- Eslamabad Location within Iran
- Coordinates: 33°37′29″N 47°53′05″E﻿ / ﻿33.62472°N 47.88472°E
- Country: Iran
- Province: Lorestan
- County: Chegeni
- District: Central
- Rural District: Teshkan

Population (2016)
- • Total: 209
- Time zone: UTC+3:30 (IRST)

= Eslamabad, Chegeni =

Village in Lorestan province, Iran

Eslamabad (اسلام اباد) (Note: Also romanized as Eslāmābād) is a village in Teshkan Rural District of the Central District (Note: Formerly Chegeni District) in Chegeni County, (Note: Formerly Dowreh County) Lorestan province, Iran.

==Demographics==
===Population===
At the time of the 2006 National Census, the village's population was 197 in 37 households, when it was in the former Dowreh-ye Chegeni District of Khorramabad County.
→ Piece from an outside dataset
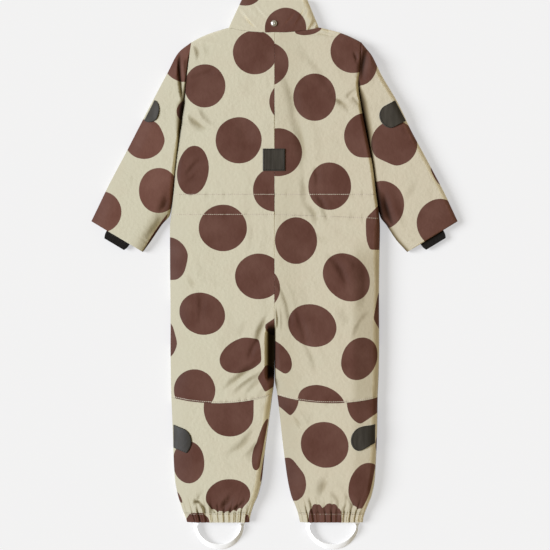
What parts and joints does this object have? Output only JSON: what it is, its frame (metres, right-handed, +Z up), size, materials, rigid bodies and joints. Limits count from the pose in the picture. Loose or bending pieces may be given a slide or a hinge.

The following census in 2011 counted 200 people in 47 households, by which time the district had been separated from the county in the establishment of Dowreh County. (Note: Renamed Chegeni County) The rural district was transferred to the new Chegeni District. (Note: Renamed the Central District) The 2016 census measured the population of the village as 209 people in 56 households.